Research into reuse of domestic 'greywater' (non-toilet wastewater) has found that typical treatment systems can significantly reduce overall water consumption. However, non-biodegradable micropollutants will continue to reach municipal wastewater treatment plants (WWTPs), unless a new disposal route is found for the greywater treatment sludge.
There is no legislation in the EU specifically addressing water reuse. Urban wastewater treatment is regulated in the EU by the Urban Waste Water Treatment Directive1, which sets obligations for treatment and defines the levels of quality for effluents released by treatment plants. There is increasing worldwide interest in water recycling technologies as well as treatment of greywater (i.e. waste water with low organic pollutant and pathogen content). However, 'xenobiotic micropollutants', which include heavy metals and organic compounds, can be found in greywater and can increase pressure for WWTPs. If these enter the environment, they can potentially cause human health problems and ecosystem damage. New research conducted under the EU SCOREPP project2 suggests that most greywater treatment systems do not efficiently intercept these pollutants.
Greywater is suitable for decentralised treatment and reuse because of its low organic pollutant and pathogen content. Schemes have already been piloted in water stressed areas, such as the Mediterranean, and codes of practice for both treatment and reuse are developing (e.g. in the UK3). Options for greywater use include spray irrigation and car washing, or lower-risk uses, such as toilet flushing or sub-surface irrigation of non-food crops. Although pathogens are the primary concern, it is also important to understand the dynamics of all pollutants to ensure safe reuse.

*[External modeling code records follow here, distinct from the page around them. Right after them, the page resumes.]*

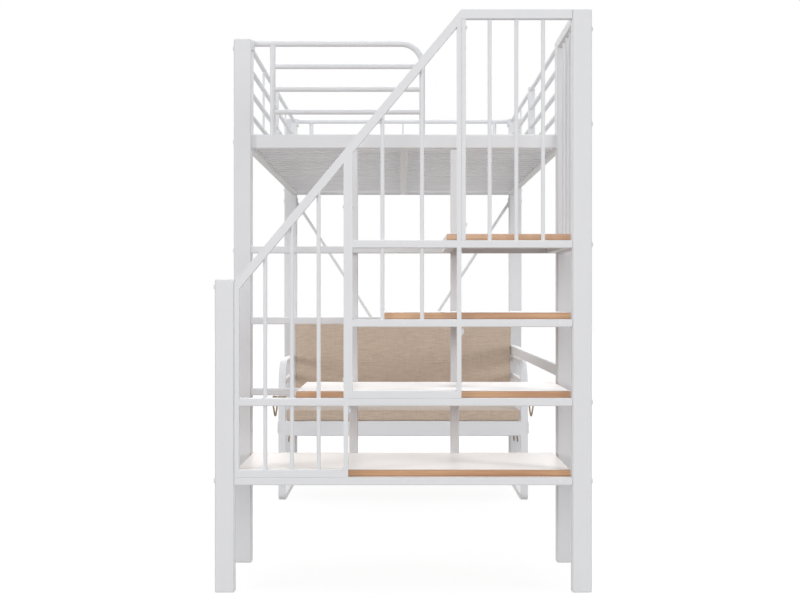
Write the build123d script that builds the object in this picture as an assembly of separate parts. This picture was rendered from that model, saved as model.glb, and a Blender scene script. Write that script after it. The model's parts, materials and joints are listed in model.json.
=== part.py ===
from build123d import *
import math
import os

# Loft bed with storage stairs and a sofa below, in millimetres.
# X runs across the bed, Y from the stairs to the head end, Z up from the floor.
# The origin is on the floor, below the middle of the whole bed.

# Bed bay and posts
inner_width = 1000
bay_length = 1920
stair_gap = 422
post_width = 58
bed_post_depth = 50
stair_post_depth = 38
short_height = 919
post_spare = 12
stair_post_inset = 8
post_corner = 4
cap_height = 4
cap_inset = 1
cap_edge = 1.5
glide_height = 6
glide_edge = 2

# Deck that carries the mattress
deck_bottom = 1356
rail_height = 46
rail_thickness = 25
rail_corner = 3
beam_width = 26
beam_height = 25
slat_count = 24
slat_width = 38
slat_thickness = 13.5

# Guards round the bed
guard_rise = 299
guard_bar_count = 4
guard_bar_diameter = 16
guard_thin_diameter = 8
thin_side_count = 8
guard_end_width = 25
guard_end_depth = 20
guard_frame_diameter = 19
guard_upright_diameter = 18
guard_upright_inset = 68
foot_guard_end = 59
foot_guard_bend = 70
bracket_thickness = 8
bracket_height = 33
bracket_depth = 30
bracket_corner = 2

# Low rails and braces of the head end
low_rail_gap = 8
low_rail_height = 40
brace_diameter = 13
brace_drop = 38
brace_foot = 66
brace_plate_thickness = 4
brace_plate_width = 24
brace_plate_height = 44

# Stairs
first_step = 357.5
step_rise = 232.3
step_count = 4
tread_thickness = 20
tread_edge = 2
tread_end_gap = 2
tread_rear_gap = 1
tread_front_gap = 2
second_tread_length = 811
third_tread_length = 554
fourth_tread_length = 366
stair_rail_height = 22.5
stair_rail_corner = 2
rear_rail_depth = 25
upright_width = 28
upright_depth = 25
bearer_width = 25

# Railing of the stairs
section_width = 333
frame_width = 13
frame_depth = 25
frame_corner = 1.5
handrail_drop = 7
handrail_thickness = 23.5
top_rail_height = 28
baluster_diameter = 12
baluster_pitch = 78.6
wide_pitch = 116.5
first_place_a = 89.5
first_place_b = 101
first_place_c = 83.5
close_count = 3
wide_count = 2
end_count = 4

# Sofa
sofa_depth = 573
sofa_side_step = 5
side_width = 30
side_tube = 22
arm_height = 600
arm_bend = 130
side_bend = 30
side_bar_width = 20
side_bar_drop = 83
seat_rail_bottom = 276
seat_rail_height = 63
seat_rail_thickness = 25
sofa_rear_setback = 18
seat_bar_count = 5
seat_bar_width = 30
seat_bar_height = 20
back_frame_height = 401
back_frame_inset = 15
back_tube = 25
back_bar_count = 3
back_bar_width = 20

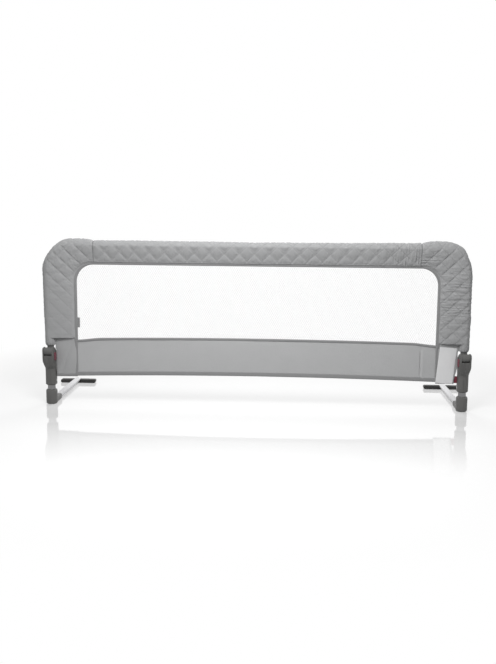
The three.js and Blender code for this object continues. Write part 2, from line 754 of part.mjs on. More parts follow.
// Where the border ends beside each station: a parallel route round the window's corner
function windowEdgeAt(station) {
  const x = windowSide + borderGap;
  const z = windowTop + borderGap;
  const corner = windowCorner + borderGap;
  const [centreX, centreZ] = [x - corner, z - corner];
  if (station.up === 0) {
    const share = (station.z - borderFoot) / (bendStart - borderFoot);
    return { x, z: lerp(borderFoot, centreZ, Math.max(share, 0)) };
  }
  if (station.out > 1e-9) return { x: centreX + corner * station.out, z: centreZ + corner * station.up };
  const share = (station.x + bendRadius) / (bendRadius - seamInset);
  return { x: lerp(centreX, -seamInset, share), z };
}

function coverCorner() {
  const rows = (length) => Math.round(2 * length / quiltPitch);
  const bend = roundBend(bendSteps);
  const stations = [...straightUp(borderFoot, bendStart, rows(bendStart - borderFoot)), ...bend.slice(1),
    ...straightAcross(-bendRadius, -seamInset, rows(seamInset - bendRadius)).slice(1)];
  const sleeve = straightUp(sleeveEnd, borderFoot - clearance, 1);
  const sleeveRings = sleeve.map((station, i) => circleAt(station,
    sleeveRadius - sleeveGather * (2 - i), boreAngles));
  const borderRings = stations.map((station, i) => borderRing(station, windowEdgeAt(station), i));
  const bore = [sleeve[0], ...bend, stations[stations.length - 1]];
  return shell([...sleeveRings, ...borderRings], bore.map(boreRing));
}

function coverTop() {
  const half = legHalf - seamInset - clearance;
  const stations = straightAcross(-half, half, 4 * Math.round(half / quiltPitch));
  const edge = (station) => ({ x: station.x, z: windowTop + borderGap });
  const outer = stations.map((station, i) => borderRing(station, edge(station), i));
  return shell(outer, [stations[0], stations[stations.length - 1]].map(boreRing));
}

// Piping round the window: a cord sewn along the border's edge, in four lengths

function piping(points) {
  const rings = points.map((p, i) => {
    const before = points[Math.max(i - 1, 0)];
    const after = points[Math.min(i + 1, points.length - 1)];
    const along = new THREE.Vector2().subVectors(after, before).normalize();
    return evenAngles(pipeSides).map((angle) => {
      const reach = pipingRadius * Math.cos(angle);
      return new THREE.Vector3(p.x - along.y * reach, pipingRadius * Math.sin(angle), p.y + along.x * reach);
    });
  });
  return loft(rings);
}

const cornerCentre = { x: windowHalf - windowCorner, z: windowTop - windowCorner };

function sidePiping(sign) {
  const from = sign > 0 ? 0 : Math.PI;
  const path = new THREE.Path();
  path.moveTo(sign * windowHalf, borderFoot);
  path.lineTo(sign * windowHalf, cornerCentre.z);
  path.absarc(sign * cornerCentre.x, cornerCentre.z, windowCorner, from, Math.PI / 2, sign < 0);
  return piping(path.getPoints(arcSegments));
}

function topPiping() {
  const end = cornerCentre.x - clearance;
  return piping([new THREE.Vector2(-end, windowTop), new THREE.Vector2(end, windowTop)]);
}

// The arched line between the window and the lower panel, which drops off at both ends
function archHeight(x) {
  const shoulder = windowHalf - archInset;
  const past = Math.abs(x) - shoulder;
  if (past > 0) return lerp(archShoulder, archEnd, (past / archInset) ** 2);
  return lerp(archCrown, archShoulder, (x / shoulder) ** 2);
}

// Points of that line from -end to end, raised or lowered
function archLine(end, rise) {
  const shoulder = windowHalf - archInset;
  const drop = shares(bendSteps).map((t) => lerp(end, shoulder, t));
  const crown = shares(smallSides).map((t) => lerp(-shoulder, shoulder, t)).slice(1, -1);
  return [...drop.map((x) => -x), ...crown, ...drop.reverse()]
    .map((x) => new THREE.Vector2(x, archHeight(x) + rise));
}

const archPiping = () => piping(archLine(windowHalf - 2 * clearance, 0));

// Window net, tucked between the pipings

// The window's outline, drawn in by an inset
function netShape(inset) {
  const gap = pipingRadius + clearance + inset;
  const corner = windowCorner - gap;
  const shape = new THREE.Shape(archLine(windowHalf - gap, gap + clearance));
  shape.absarc(cornerCentre.x, cornerCentre.z, corner, 0, Math.PI / 2, false);
  shape.absarc(-cornerCentre.x, cornerCentre.z, corner, Math.PI / 2, Math.PI, false);
  shape.closePath();
  return shape;
}

// The net is open: cords cross it in a grid, and a margin runs round under the piping
function windowNet() {
  const [columns, rows] = netOpenings;
  const pitchX = 2 * windowHalf / columns;
  const pitchZ = (windowTop - archEnd) / rows;
  const depth = netThickness / 2 + overrun;
  const cells = [];
  for (let column = 0; column < columns; column += 1) {
    for (let row = 0; row < rows; row += 1) {
      const [x, z] = [column * pitchX - windowHalf, archEnd + row * pitchZ];
      cells.push(box(x + netCord / 2, x + pitchX - netCord / 2, -depth, depth, z + netCord / 2,
        z + pitchZ - netCord / 2));
    }
  }
  const openings = common(slabAlongY(netShape(netCord), -depth, depth), join(...cells));
  return cut(slabAlongY(netShape(0), -netThickness / 2, netThickness / 2), openings);
}

// Lower panel: its upper strip swings with the frame, its skirt stays with the legs

const foldTop = pivotHeight + foldGap / 2;
const foldBottom = pivotHeight - foldGap / 2;
const panelHalf = windowHalf - clearance;
const flapStart = windowHalf + clearance;

// Free edge of an end flap, which slants in towards the hem
function flapEnd(z) {
  const share = (z - flapHem) / (borderFoot - flapHem);
  return legHalf - lerp(flapEdgeFoot, flapEdgeTop, share);
}

function panelStrip() {
  const arch = archLine(panelHalf, -pipingRadius - 2 * clearance).reverse();
  const shape = new THREE.Shape([new THREE.Vector2(-panelHalf, foldTop),
    new THREE.Vector2(panelHalf, foldTop), ...arch]);
  return slabAlongY(shape, -panelThickness / 2, panelThickness / 2);
}

const hemPoints = (rise) => shares(smallSides).map((t) => {
  const x = lerp(-panelHalf, panelHalf, t);
  return [x, lerp(hemCrown, hemEnd, (x / panelHalf) ** 2) + rise];
});

function skirtPanel() {
  const outline = [...hemPoints(hemBand + clearance), [panelHalf, foldBottom], [-panelHalf, foldBottom]];
  return slabAlongY(polygon(outline), -panelThickness / 2, panelThickness / 2);
}

function hemBinding() {
  return slabAlongY(polygon([...hemPoints(0), ...hemPoints(hemBand).reverse()]), -hemThickness / 2,
    hemThickness / 2);
}

// A flap beside the panel, from its seam to its free edge, in leg-centred coordinates
function endFlap(z0, z1) {
  const shape = polygon([[flapStart - legHalf, z0], [flapEnd(z0) - legHalf, z0],
    [flapEnd(z1) - legHalf, z1], [flapStart - legHalf, z1]]);
  return slabAlongY(shape, -panelThickness / 2, panelThickness / 2);
}

// The blank label on the right flap, slanting with the flap's edge, cut at the fold
function labelPiece(z0, z1) {
  const [right0, right1] = [flapEnd(z0) - labelInset, flapEnd(z1) - labelInset];
  const shape = polygon([[right0 - labelWidth, z0], [right0, z0], [right1, z1],
    [right1 - labelWidth, z1]]);
  const back = -panelThickness / 2 - clearance;
  return slabAlongY(shape, back - labelThickness, back);
}

// A corner strap runs from behind the flap into a slot in the inner half of the casing
function cornerStrap() {
  return box(-flapEdgeFoot - strapOverlap, strapMouth + strapInsert, strapFront, strapFront + strapThickness,
    strapRise, strapRise + strapWidth);
}

function loopTab() {
  const start = -windowHalf + pipingRadius + clearance;
  const front = netThickness / 2 + clearance;
  return box(start, start + tabReach, front, front + tabThickness, tabHeight, tabHeight + tabLength);
}

// Assembly

function piece(name, geometry, material) {
  const mesh = new THREE.Mesh(geometry, material);
  mesh.name = name;
  return mesh;
}

// All pieces of one side, in leg-centred coordinates for the right hand
function sidePieces() {
  const halves = casingHalves();
  return [
    ['hinge_casing_outer', halves.outer, casingPlastic],
    ['hinge_casing_inner', halves.inner, casingPlastic],
    ['pivot_pin', pivotPin(), fastenerSteel],
    ['knuckle', knuckle(), casingPlastic],
    ['frame_rivet', frameRivet(), fastenerSteel],
    ['release_button', releaseButton(), redPlastic],
    ['lock_pin', lockPin(), fastenerSteel],
    ['button_spring', buttonSpring(), fastenerSteel],
    ...screws.map((screw) => [screw.name, casingScrew(screw), fastenerSteel]),
    ['leg_tube', legTube(), frameSteel],
    ['foot_elbow', footElbow(), casingPlastic],
    ['arm_tube', armTube(), armSteel],
    ['foot_bar', footBar(), barPlastic],
    ['foot_bar_rivet', barRivet(), fastenerSteel],
    ['corner_tube', cornerTube(), frameSteel],
    ['snap_pin', snapPin(), fastenerSteel],
    ['cover_corner', coverCorner(), quiltCloth],
    ['flap_strip', endFlap(foldTop, borderFoot - 2 * clearance), panelCloth],
    ['skirt_flap', endFlap(flapHem, foldBottom), panelCloth],
    ['corner_strap', cornerStrap(), redWebbing],
  ];
}

function middlePieces() {
  const labelBottom = flapHem + labelFoot;
  return [
    piece('top_tube', topTube(), frameSteel),
    piece('cover_top', coverTop(), quiltCloth),
    piece('piping_top', topPiping(), trimCloth),
    piece('piping_left', sidePiping(-1), trimCloth),
    piece('piping_right', sidePiping(1), trimCloth),
    piece('piping_arch', archPiping(), trimCloth),
    piece('window_net', windowNet(), netCloth),
    piece('panel_strip', panelStrip(), panelCloth),
    piece('skirt_panel', skirtPanel(), panelCloth),
    piece('hem_binding', hemBinding(), trimCloth),
    piece('label_upper', labelPiece(foldTop, borderFoot - labelDrop), labelCloth),
    piece('label_lower', labelPiece(labelBottom, foldBottom), labelCloth),
    piece('loop_tab', loopTab(), trimCloth),
  ];
}

const guardRail = new THREE.Group();
const rightSide = new THREE.Group();
const leftSide = new THREE.Group();
for (const [name, geometry, material] of sidePieces()) {
  rightSide.add(piece(`${name}_right`, geometry, material));
  leftSide.add(piece(`${name}_left`, mirrored(geometry), material));
}
rightSide.position.x = legHalf;
leftSide.position.x = -legHalf;
guardRail.add(rightSide, leftSide, ...middlePieces());

// The origin is under the middle of the rail's bounding box, on the floor
const noseReach = pivotForward + cheekRadius;
guardRail.position.y = (noseReach - armReach) / 2;

export default guardRail;
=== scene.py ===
"""Looks of the folding bed guard rail: quilted border, mesh window, cloth panel, hinges and legs."""

import math

import bmesh
import bpy
import numpy as np
from mathutils import Matrix, Vector


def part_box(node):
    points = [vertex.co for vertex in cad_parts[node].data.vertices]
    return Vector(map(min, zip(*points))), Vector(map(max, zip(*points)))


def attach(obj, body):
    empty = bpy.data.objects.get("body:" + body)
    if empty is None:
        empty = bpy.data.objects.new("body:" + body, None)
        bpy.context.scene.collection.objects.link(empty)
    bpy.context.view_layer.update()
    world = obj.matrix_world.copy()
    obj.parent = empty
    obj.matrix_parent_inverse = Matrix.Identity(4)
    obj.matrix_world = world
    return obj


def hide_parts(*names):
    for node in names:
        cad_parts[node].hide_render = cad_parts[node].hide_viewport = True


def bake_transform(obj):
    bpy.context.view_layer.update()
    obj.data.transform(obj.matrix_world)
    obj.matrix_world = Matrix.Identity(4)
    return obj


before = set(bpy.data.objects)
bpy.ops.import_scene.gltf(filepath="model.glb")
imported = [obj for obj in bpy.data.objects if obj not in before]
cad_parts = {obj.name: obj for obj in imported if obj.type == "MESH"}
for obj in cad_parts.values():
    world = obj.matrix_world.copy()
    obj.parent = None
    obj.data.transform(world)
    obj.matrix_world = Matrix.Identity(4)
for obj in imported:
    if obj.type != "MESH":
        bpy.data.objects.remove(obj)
scene = bpy.context.scene
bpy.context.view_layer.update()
mm = 0.001
sides = {"right": 1, "left": -1}


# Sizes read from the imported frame

tube_low, tube_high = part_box("corner_tube_right")
tube_radius = (tube_high.y - tube_low.y) / 2
cloth_y = (tube_high.y + tube_low.y) / 2
rail_x = tube_high.x - tube_radius
rail_z = tube_high.z - tube_radius
sleeve_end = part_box("cover_corner_right")[0].z
piping_low, piping_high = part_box("piping_right")
piping_radius = (piping_high.y - piping_low.y) / 2
window_half = piping_high.x - piping_radius
top_low, top_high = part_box("piping_top")
window_top = (top_low.z + top_high.z) / 2
arch_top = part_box("piping_arch")[1].z
hem_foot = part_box("hem_binding")[0].z
flap_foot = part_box("skirt_flap_right")[0].z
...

The research modelled the use of different combinations of greywater sources (bathroom, laundry and kitchen) and applications (toilet flushing, irrigation and laundry) in a Copenhagen residential building. Treating and reusing all greywater has the potential to reducedthe water eventually sent to the WWTPs by 20 per cent, and replace 43 per cent of the potable (suitable for drinking) water used per person, after introducing recycled greywater as an alternative. However, around a third of the recycled greywater had no identified reuse application, so efficient schemes will be optimised according to reuse requirements. Furthermore, greywater reuse will only approach 100 per cent in new developments or refurbishments.
The researchers also considered the fate of five pollutants known to be present in greywater (benzene, nickel, lead, cadmium and 4-nonylhenol, or 4-NP), which are all listed as priority substances by the Water Framework Directive4 and all resist biodegradation. Metals and 4-NP can accumulate in sludge generated by greywater treatment, whilst benzene is mostly released to the air. Each scenario for greywater use was tested with hypothetical pollutant removal rates of 10 per cent, 50 per cent and 90 per cent. Removal rates depend on the technology used.
However, even when treatment removes a high proportion of micropollutants, lower impact at the WWTP is dependent on finding alternative disposal routes for the greywater sludge, such as disposal to land. This is more likely if greywater separation and treatment is carried out at a community rather than household scale. Treating the greywater sludge therefore remains an issue. Greywater used in toilets goes directly to the WWTP, whilst the sludge is usually also eventually discharged to the WWTP. Sludge can be a useful resource in agriculture, to improve soil condition, but cannot be used if metal concentrations exceed limits set by the Sewage Sludge Directive5.